Zwei erste Umfragen, die zwar begrenzte Aussagekraft besitzen und eher Momentaufnahmen darstellen, deuten jedenfalls in diese Richtung. So eine Online-Erhebung des britischen Branchendienstes Press Gazette. Die Frage hierbei lautete: "Glauben Sie, dass seit Beginn der Covid-19-Pandemie das Vertrauen in den Journalismus zugenommen hat?"
1068 Personen haben im Zeitraum vom 7. bis 14. April an der nicht repräsentativen Befragung teilgenommen. 513 Teilnehmer (48 Prozent) antworteten mit "Nein, es hat abgenommen". Ein Drittel (353 Teilnehmer) waren der Meinung "Ja, es hat zugenommen" und 198 Teilnehmer (19 Prozent) antworteten mit "Nein, es hat sich nicht verändert".
Dieses Ergebnis ist auch deshalb bemerkenswert, weil die Website des Branchenmagazins fast ausschließlich von Beschäftigten der Medienindustrie frequentiert wird. Offenbar sehen viele Medienleute die redaktionelle Berichterstattung zur Coronakrise selbst durchaus kritisch.
Medien eine "eklatante Ausnahme"
Die zweite Umfrage stammt von der zur Publicis Group gehörenden Beratungsfirma für strategische Kommunikation Kekst CNC mit jeweils tausend Befragten in den USA, Deutschland, Großbritannien und Schweden. Durchgeführt wurde sie im Zeitraum vom 30. März bis 3. April, die Fehlerquote liegt bei plus/minus 3,3 Prozent.
"Während die Menschen es eher positiv sehen, wie verschiedene Branchen und Organisationen auf den Ausbruch der Pandemie reagiert haben, gibt es mit den Medien eine eklatante Ausnahme. Wir haben seit Beginn der Krise einen substanziellen Rückgang beim allgemeinen Vertrauen gegenüber den Medien in allen untersuchten Ländern beobachtet", heißt es in einer Mitteilung zu der Studie.

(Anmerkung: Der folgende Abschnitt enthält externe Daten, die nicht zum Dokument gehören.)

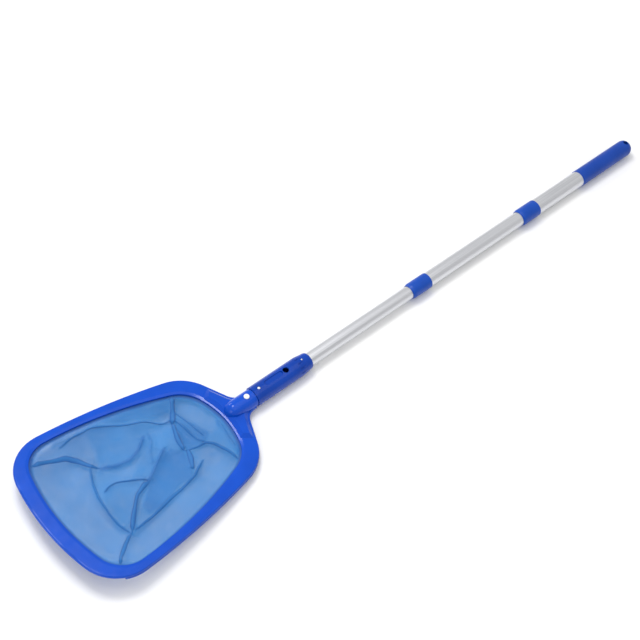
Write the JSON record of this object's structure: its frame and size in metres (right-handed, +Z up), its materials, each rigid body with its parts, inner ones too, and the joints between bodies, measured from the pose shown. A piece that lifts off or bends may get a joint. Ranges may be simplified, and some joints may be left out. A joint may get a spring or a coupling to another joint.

An deutlichsten ist dieser Vertrauensverlust in Großbritannien und Schweden ausgeprägt mit einem Minus von jeweils 21 Prozent, in den USA sind es minus 14 Prozent. Deutschland schneidet mit einem Minus von "nur" acht Prozent dabei noch am besten ab.
News-Müdigkeit setzt ein
Zudem zeichnet sich noch ein weiterer Trend ab: Vor allem in den USA nimmt bei den Onlinenutzern das Interesse an Berichten zu Covid-19 wieder merklich ab. Anfang März machten die Corona-Berichte ein Viertel aller Page Views auf amerikanischen News-Websites aus. Inzwischen, so zeigen Daten der New Yorker Werbefirma Taboola, ist der Traffic auf den Sites nahezu wieder auf den Level vor Ausbruch der Krise zurückgekehrt.
"Dieses Muster haben wir schon zuvor beobachtet", heißt es in einem Beitrag zu diesem Phänomen auf der amerikanischen Journalismus-Site Niemanlab, so beispielsweise im Zusammenhang mit der Berichterstattung zur Klimakrise. "Dauerhaft hohe Aufmerksamkeitswerte sind nur schwer über einen längeren Zeitraum aufrechtzuerhalten, unabhängig davon, wie wichtig das Thema objektiv ist."